Même les dessins au henné ne semblent pas avoir la cote, en périphérie du vagin. Sans doute parce qu’il y a cinq ans, Santé Canada mettait en garde les Canadiens contre cette pratique, la jugeant dangereuse: la pâte de henné noir a une concentration élevée en PPD, un ingrédient toléré par les cheveux mais beaucoup moins par la peau. Ce dernier entraînerait très fréquemment des éruptions cutanées, des démangeaisons, des cloques et des cicatrices. 

Sensations tactiles
Si on entretient avec autant de soins notre Éden féminin, c’est pour des raisons tant pratiques, qu’esthétiques et hygiéniques. Même si nos poils font écran aux poussières et aux bactéries, et que leur présence sonne la fin de l’enfance, la plupart des femmes préfèrent faire flèche de tout bois et les exterminer.
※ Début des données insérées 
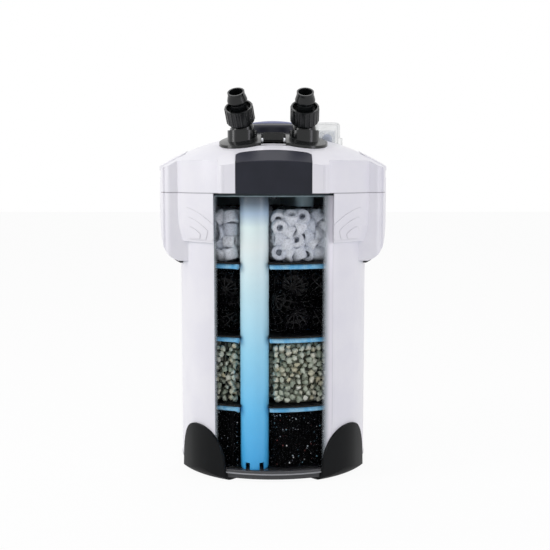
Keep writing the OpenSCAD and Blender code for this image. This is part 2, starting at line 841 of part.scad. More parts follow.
module impeller() color(black) {
    z = pump_z + 3;
    translate([0, cover_y, 0]) difference() {
        union() {
            translate([0, 0, z]) cylinder(r = 5, h = stator_z + 2 - z);
            translate([0, 0, z + 5]) cylinder(r = impeller_r, h = 1.6);
            for (a = [0:60:300]) rotate([0, 0, a]) translate([0, -1, z]) cube([impeller_r, 2, 6]);
        }
        translate([0, 0, z - 1]) cylinder(r = rotor_shaft_r + run, h = 40);
    }
}

// Outline of the pump's housing: a round chamber and its channel to the outlet port
module pump_outline(grow) {
    chamber = impeller_r + 1.5;
    translate([0, cover_y]) circle(chamber + grow);
    channel([chamber - way_r, cover_y], [socket_half, socket_y], way_r + 1 + grow);
}

module impeller_cover() color(charcoal) {
    wall_t = 2.4;
    difference() {
        translate([0, 0, pump_z]) linear_extrude(deck_z - pump_z) pump_outline(wall_t);
        translate([0, 0, pump_z + 2]) linear_extrude(deck_z - pump_z) pump_outline(0);
        // inlet slots under the impeller
        for (a = [0:45:315]) translate([0, cover_y, pump_z]) rotate([0, 0, a])
            translate([6, -2, -1]) cube([11, 4, 4]);
        translate([0, cover_y, pump_z + 0.9]) cylinder(r = shaft_seat_r, h = 4);
    }
}

module lamp_cap() color([0.85, 0.88, 0.88, 0.4]) {
    top = seam_z + lamp_cap_rise;
    translate([lamp_x, lamp_y, 0]) difference() {
        rotate_extrude() difference() {
            union() {
                translate([0, seam_z + 55]) square([lamp_cap_r, lamp_cap_rise - 55 - 4]);
                translate([0, top - 5]) square([lamp_cap_r - 4, 5]);
                translate([lamp_cap_r - 4, top - 4]) circle(4);
                translate([0, seam_z + 55]) square([lamp_cap_r + 3, 10]);
            }
            translate([-20, 0]) square([20, 600]);
            square([lamp_cap_r - 2, top - 2]);
        }
        translate([-lamp_x, -lamp_y, 0]) dome(dome_r + 0.02);
    }
}

sleeve_r = 10;                             // clear sleeve round the lamp
sleeve_h = 78;
sleeve_wall = 1.2;

module lamp_sleeve() color([0.85, 0.9, 1, 0.4]) {
    translate([lamp_x, lamp_y, 0]) difference() {
        translate([0, 0, deck_z]) cylinder(r = sleeve_r, h = sleeve_h);
        translate([0, 0, deck_z - 1]) cylinder(r = sleeve_r - sleeve_wall, h = sleeve_h + 1 - 1.4);
    }
}

module uv_lamp() color([0.75, 0.8, 1]) {
    translate([lamp_x, lamp_y, deck_z + 12]) {
        cylinder(r = 6, h = 56);
        translate([0, 0, 56]) sphere(6);
    }
}

module lamp_socket() color(white) {
    translate([lamp_x, lamp_y, deck_z]) cylinder(r = 8.7, h = 12);
}

// The riser under a hose socket, with a counterbore for the spigot
module riser(side, low) {
    translate([side * socket_half, socket_y, low])
        cylinder(r = spigot_bore_r + 2.2, h = well_floor - shell_t - low);
}
module riser_bore(side, low) {
    translate([side * socket_half, socket_y, low]) cylinder(r = way_r, h = 60);
    translate([side * socket_half, socket_y, well_floor - spigot_len - 0.5]) cylinder(r = spigot_bore_r, h = 20);
}

// The inlet's duct: a flat chamber over the downpipe, then a riser to the socket
module inlet_duct() color(charcoal) {
    chamber_h = 22;
    start = [pipe_x, pipe_y + 3];
    end = [-socket_half, socket_y];
    difference() {
        union() {
            translate([0, 0, seam_z]) linear_extrude(chamber_h) channel(start, end, port_r + 3.4);
            riser(-1, seam_z);
        }
        translate([0, 0, seam_z - 1]) linear_extrude(chamber_h - 1) channel(start, end, port_r);
        riser_bore(-1, seam_z);
    }
}

// A straight channel's outline with round ends, between two points; its sides lie just inside the ends
module channel(p, q, r) {
    v = q - p;
    side = 0.98 * r;
    translate(p) circle(r);
    translate(q) circle(r);
    translate(p) rotate(atan2(v[1], v[0])) translate([0, -side]) square([norm(v), 2 * side]);
}

module outlet_duct() color(charcoal) {
    difference() {
        riser(1, seam_z);
        riser_bore(1, seam_z - 1);
    }
}

module gland_hole() {
    rotate([0, 0, 135]) translate([collar_r - 20, 0, seam_z + 16]) rotate([0, 90, 0]) cylinder(r = 5.02, h = 30);
}

module cable_gland() color(black) {
    rotate([0, 0, 135]) translate([0, 0, seam_z + 16]) difference() {
        union() {
            translate([collar_r - 13.9, 0, 0]) rotate([0, 90, 0]) cylinder(r = 5, h = 14);
            translate([collar_r, 0, 0]) rotate([0, 90, 0]) cylinder(r = 8, h = 3);
            translate([collar_r + 3, 0, 0]) rotate([0, 90, 0]) cylinder(r1 = 6, r2 = 4.6, h = 7);
        }
        translate([collar_r - 20, 0, 0]) rotate([0, 90, 0]) cylinder(r = 3, h = 40);
    }
}

// ---------- valve block and hose connectors ----------

module valve_block() color(black) {
    difference() {
        union() {
            intersection() {
                translate([0, 0, well_floor]) linear_extrude(40)
                    lobes(well_half_y + 3 - slip, well_half_y - slip);
                dome(dome_r + flange_t);
            }
            flange();
            for (s = [-1, 1]) translate([s * socket_half, socket_y, well_floor - spigot_len])
                cylinder(r = spigot_r, h = spigot_len + 4);
            for (s = [-1, 1]) translate([s * socket_half, socket_y, well_floor + 4])
                cylinder(r = socket_r, h = socket_top - well_floor - 4);
        }
        for (s = [-1, 1]) translate([s * socket_half, socket_y, 0]) {
            translate([0, 0, well_floor - 9]) cylinder(r = way_r, h = 60);
            translate([0, 0, shaft_z]) sphere(way_r + 0.5);
            translate([0, 0, swivel_z - journal_low]) cylinder(r = journal_r + run, h = 20);
            translate([0, 0, spigot_seal_z]) rotate_extrude() translate([spigot_r, 0]) circle(spigot_seal_r);
        }
        // shaft's bore and the lever's slot
        translate([-socket_half - 12, socket_y, shaft_z]) rotate([0, 90, 0])
            cylinder(r = shaft_r + run, h = 2 * socket_half + 24);
        translate([-14.2, socket_y - 33, shaft_z - 5]) cube([28.4, 44, 40]);
    }
}

// Flange that follows the dome, with a lobe round each socket
module flange() {
    intersection() {
        translate([0, 0, well_floor]) linear_extrude(40) lobes(32, 29);
        difference() {
            dome(dome_r + flange_t);
            dome(dome_r + 0.02);
        }
    }
}

module spigot_seals() color(black) {
    for (s = [-1, 1]) translate([s * socket_half, socket_y, spigot_seal_z]) rotate_extrude()
        translate([spigot_r, 0]) circle(spigot_seal_r - 0.02);
}

module valve_shaft() color(steel) {
    translate([-socket_half - 11.5, socket_y, shaft_z]) rotate([0, 90, 0])
        cylinder(r = shaft_r, h = 2 * socket_half + 23);
    // bright collars either side of the lever
    for (s = [-1, 1]) translate([s * 12.9 - 1, socket_y, shaft_z]) rotate([0, 90, 0]) cylinder(r = 3.8, h = 2);
    // shut-off discs, edge on to the water while the lever is down
    for (s = [-1, 1]) translate([s * socket_half, socket_y + 1.2, shaft_z]) rotate([90, 0, 0])
        cylinder(r = way_r - 0.3, h = 2.4);
}

module valve_lever() color(black) {
    width = 23;
    tab_y = socket_y - 23;
    difference() {
        union() {
            translate([-width / 2, socket_y, shaft_z]) rotate([0, 90, 0]) cylinder(r = 4.4, h = width);
            translate([-width / 2, tab_y, shaft_z + 1]) cube([width, 23, 5]);
            translate([-width / 2, tab_y, shaft_z + 0.5]) cube([width, 4, 9]);
            for (i = [-4:4]) translate([i * 2.5 - 0.6, tab_y - 1, shaft_z + 0.8]) cube([1.2, 2, 8.4]);
        }
        translate([-width, socket_y, shaft_z]) rotate([0, 90, 0]) cylinder(r = shaft_r + 0.01, h = 2 * width);
    }
}

// Carries children from a connector's own frame, along +Z, to its socket
module at_socket(side, turn) {
    translate([side * socket_half, socket_y, swivel_z]) rotate([0, 0, turn]) rotate([lean, 0, 0]) children();
}

module connector(side, turn) color(black) {
    difference() {
        union() {
            translate([side * socket_half, socket_y, swivel_z]) sphere(journal_r);
            translate([side * socket_half, socket_y, swivel_z - journal_low]) cylinder(r = journal_r, h = journal_low);
            at_socket(side, turn) rotate_extrude() polygon([
                [0, 0], [11, 0], [11, nut_start + nut_len - 9], [9, nut_start + nut_len - 6],
                [9, 34.5], [barb_r, 38.2], [barb_r, 39.2], [tail_r, tail_end - tail_tip],
                [tail_r, tail_end], [0, tail_end]
            ]);
        }
        at_socket(side, turn) translate([0, 0, 1]) cylinder(r = way_r, h = tail_end);
        at_socket(side, turn) sphere(way_r + 0.2);
        translate([side * socket_half, socket_y, swivel_z - journal_low - 1]) cylinder(r = way_r, h = journal_low + 1);
        // flat underside
        translate([side * socket_half - 20, socket_y - 20, swivel_z - journal_low - 20]) cube([40, 40, 20]);
    }
}

module union_nut(side, turn) color(black) {
    chamfer = 3;
    rib_r = 1.3;
    rib_proud = 0.7;
    core_r = nut_r - rib_proud;
    at_socket(side, turn) difference() {
        union() {
            rotate_extrude() polygon([
                [0, nut_start], [core_r - chamfer + 0.4, nut_start], [core_r, nut_start + chamfer],
                [core_r, nut_start + nut_len], [0, nut_start + nut_len]
            ]);
            for (i = [0:nut_ribs - 1]) rotate([0, 0, (i + 0.5) * 360 / nut_ribs])
                translate([nut_r - rib_r, 0, nut_start + chamfer + 1]) cylinder(r = rib_r, h = nut_len - chamfer - 2.2);
        }
        translate([0, 0, nut_start - 1]) cylinder(r = 11 + run, h = nut_len);
        translate([0, 0, nut_start + nut_len - 8]) cylinder(r = nut_r - 2.6, h = 9);
    }
}

canister_shell();
front_window();
base_plinth();
base_rim();
on_side(180) corner_foot(-1);  // foot_front_left
on_side(270) corner_foot(1);  // foot_front_right
on_side(90) corner_foot(1);  // foot_rear_left
on_side(0) corner_foot(-1);  // foot_rear_right
downpipe();
basket(tier_1_z, basket_low_h);  // basket_carbon
basket(tier_2_z, basket_second_h);  // basket_gravel
basket(tier_3_z, basket_third_h);  // basket_bio
basket(tier_4_z, basket_top_h);  // basket_ceramic
color(black) bed(tier_1_z, basket_low_h - basket_floor - pad_t);  // carbon_media
color([0.8, 0.78, 0.68]) bed(tier_2_z, basket_second_h - basket_floor - pad_t);  // gravel_media
color([0.1, 0.1, 0.1]) bed(tier_3_z, basket_third_h - basket_floor - pad_t);  // bio_media
ceramic_media();
pad(tier_2_z);  // pad_lower
pad(tier_3_z);  // pad_middle
pad(tier_4_z);  // pad_upper
head_shell();
head_deck();
head_seal();
deck_screws();
face_panel(270);  // front_panel
face_panel(90);  // rear_panel
wing_cap(180);  // cap_left
wing_cap(0);  // cap_right
latch_pin(180);  // pin_left
latch_pin(0);  // pin_right
latch(180);  // latch_left
latch(0);  // latch_right
motor_cover();
motor_stator();
rotor_shaft();
rotor_magnet();
impeller();
impeller_cover();
primer_button();
primer_plunger();
primer_spring();
primer_cylinder();
lamp_cap();
lamp_sleeve();
uv_lamp();
lamp_socket();
inlet_duct();
outlet_duct();
cable_gland();
valve_block();
valve_shaft();
valve_lever();
spigot_seals();
connector(-1, inlet_turn);  // inlet_connector
connector(1, 0);  // outlet_connector
union_nut(-1, inlet_turn);  // inlet_nut
union_nut(1, 0);  // outlet_nut
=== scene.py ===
"""Finishes, filter media and studio for a pond and aquarium canister filter.

The moulded bodies come from the fixed frame and only get their finishes
here. The loose media and the sponge pads are built in this file. Lengths
are in metres.
"""

import json
import logging
import math
from dataclasses import dataclass
from enum import Enum
from functools import reduce

import bpy
import numpy as np
from mathutils import Euler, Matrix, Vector
from mathutils.geometry import delaunay_2d_cdt

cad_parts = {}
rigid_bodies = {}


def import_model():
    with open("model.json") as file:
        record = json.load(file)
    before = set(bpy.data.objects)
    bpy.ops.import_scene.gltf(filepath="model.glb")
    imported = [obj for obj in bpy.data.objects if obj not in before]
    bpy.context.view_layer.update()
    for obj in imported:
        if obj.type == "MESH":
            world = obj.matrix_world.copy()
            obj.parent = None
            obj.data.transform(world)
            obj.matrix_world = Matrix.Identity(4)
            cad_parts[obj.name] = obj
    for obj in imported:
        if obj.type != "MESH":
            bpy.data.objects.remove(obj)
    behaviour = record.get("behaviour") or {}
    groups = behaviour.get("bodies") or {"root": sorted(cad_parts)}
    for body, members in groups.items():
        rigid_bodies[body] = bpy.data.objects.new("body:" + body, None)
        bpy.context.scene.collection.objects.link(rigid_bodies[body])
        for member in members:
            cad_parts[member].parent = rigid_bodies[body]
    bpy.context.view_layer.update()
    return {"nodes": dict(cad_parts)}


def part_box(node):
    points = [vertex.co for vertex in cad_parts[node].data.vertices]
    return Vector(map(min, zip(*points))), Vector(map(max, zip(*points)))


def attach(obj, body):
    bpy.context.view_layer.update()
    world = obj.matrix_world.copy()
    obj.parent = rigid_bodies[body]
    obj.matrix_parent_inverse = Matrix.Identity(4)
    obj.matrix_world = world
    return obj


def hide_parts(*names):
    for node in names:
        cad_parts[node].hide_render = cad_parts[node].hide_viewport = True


LOG = logging.getLogger("canister_filter")
Colour = tuple[float, float, float]
Node, Tree, Socket = bpy.types.Node, bpy.types.NodeTree, bpy.types.NodeSocket
Sockets = bpy.types.bpy_prop_collection
Value = Socket | Node | float | bool | str | tuple
Material, Piece = bpy.types.Material, bpy.types.Object


def hex_colour(code: str) -> Colour:
    """Turns an sRGB colour into Blender's linear one.

    Args:
        code: six hexadecimal digits, without a leading sign.

    Returns:
        Linear red, green and blue, each from 0 to 1.
    """
    parts = [int(code[i:i + 2], 16) / 255 for i in (0, 2, 4)]
    return tuple(c / 12.92 if c <= 0.04045 else ((c + 0.055) / 1.055) ** 2.4 for c in parts)


def shades(codes: str) -> tuple[Colour, ...]:
    """Turns several sRGB colours, parted by spaces, into linear ones."""
    return tuple(hex_colour(code) for code in codes.split())


# ---------------------------------------------------------------- node trees


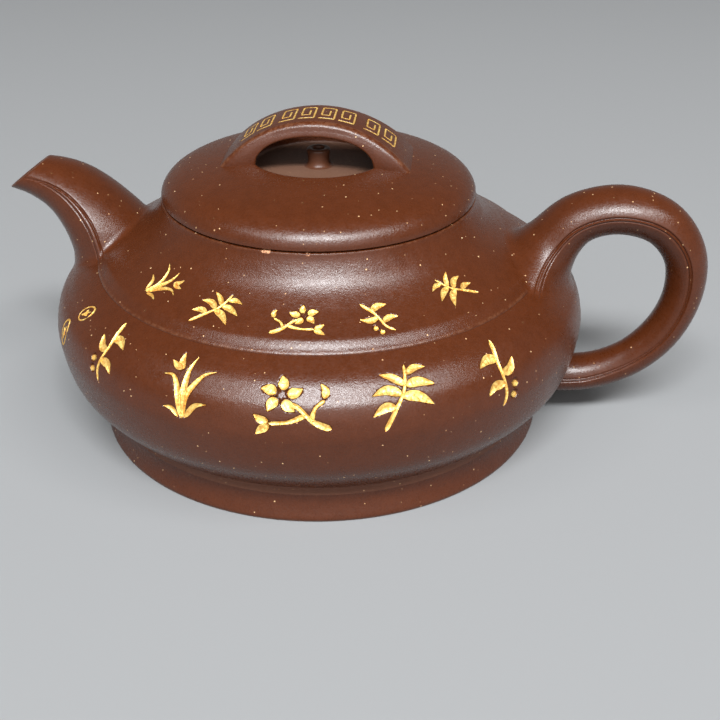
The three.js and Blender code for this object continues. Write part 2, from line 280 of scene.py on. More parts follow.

Car si on en pince pour l’épilation totale, c’est non seulement pour faire bonne figure en trikini, mais aussi, aux dires des sociologues, parce que ça nous procure un sentiment de jeunesse! Les sexologues, eux, soutiennent que ça décuple également le plaisir sexuel en nous poussant à prendre le contrôle de notre corps. Pourquoi pas?